2.4.7.6. Aircraft have a 4-cap Skill column. Aircraft units have one skill at rank 4, one at rank 3, one at rank 2, and one at rank 1.

2.4.7.8. Aircraft have a basic Morale track of 1 box, modified by the Veteran skill. Aircraft units have a Morale track one box long. If the unit has Veteran skill 1 or 2, the Morale track is two boxes long. If the unit has veteran skill 3 or 4, then the Morale track is three boxes long.

2.4.7.9. The maximum movement for Aircraft is zero zones as they are not represented on the map. Aircraft units do not move on the map in the same fashion as ground units and so do not make Movement rolls except to decrease their re-arm time.

2.4.7.10. Aircraft increase range by 1 for all distance calculations (both against them and against other targets).

2.4.7.11. Aircraft can only be attacked by the Anti-air skill.
CWM: I've moved leader until after Art, inf, and armour have been described because it depends conceptually on what is discussed there. The numbers are obviously out of sync, but I presume these are going in the final version anyway.


2.4.3. Leadership

Each platoon has one, and only one, leader unit. An infantry, armour, or artillery unit can be designated a leader.

2.4.3.1. A Leader unit may perform a Rally action in addition to its normal action. It may, therefore, make two Rally actions in a turn.

2.4.3.2. Leaders have one Stunt chosen from the Leadership set in addition to the stunts for their base unit type.

2.4.3.3. Leaders add two morale boxes to the unit to which they are attached.

2.4.3.4. The maximum movement for Leader units is their base unit's maximum movement.

2.4.3.5. Leader units contribute one extra fate point to the platoon (one for the Leader and one for the base unit).

2.4.3.6. Leader units have two Aspects — one for the Leader and one for the base unit — in addition to Out of Ammo.

2.5. Skills

All skills are eligible to be chosen by any unit type.

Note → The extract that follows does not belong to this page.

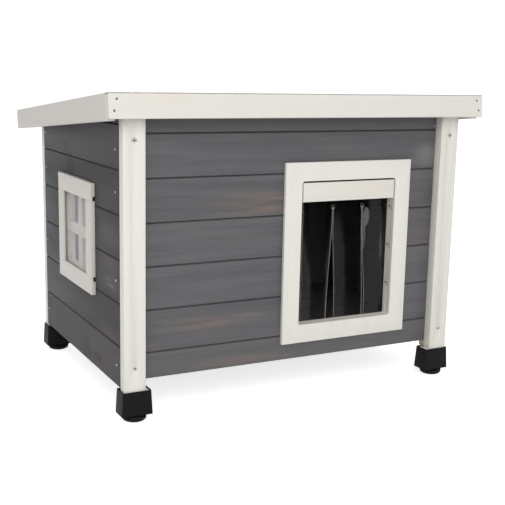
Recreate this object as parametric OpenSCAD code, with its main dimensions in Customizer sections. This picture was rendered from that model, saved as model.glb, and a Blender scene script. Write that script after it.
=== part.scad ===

Anti-air: base roll to inflict harm on aircraft units
Armour: base defensive roll against fire
Camouflage: base roll to avoid detection
Command: base roll to improve (repair) morale
Communications: base roll to jam or unjam a unit's communications
Direct fire: base roll to inflict harm in line of sight
Hand-to-hand: base roll to inflict harm in the same zone
Indirect fire: base roll to inflict harm beyond line of sight (including off map)
Movement: base roll for movement
Observation: base roll to detect and locate enemy artillery fire
Specialist: a sink skill that has no mechanical effect, for placing on the pinnacle skill of a unit that is not designed for the represented forms of combat (example, artillery crews as Infantry or a staff convoy as Armour).
Veteran: modifier to Morale track

2.5.1. Units may only roll skills for which they are trained. The only exception is when defending against an opposed roll, in which case the untrained skill is presumed to be zero.

Typical Units

Typical Infantry skill tree: Camouflage 3, Direct fire 2, Observation 2, Armour 1, Hand-to-hand 1, Command 1. Infantry are used to capture and hold territory as well as to provide spotting for heavier units. They have NCOs capable of regrouping broken units and are adept at close combat as well as ranged. They excel at not being seen.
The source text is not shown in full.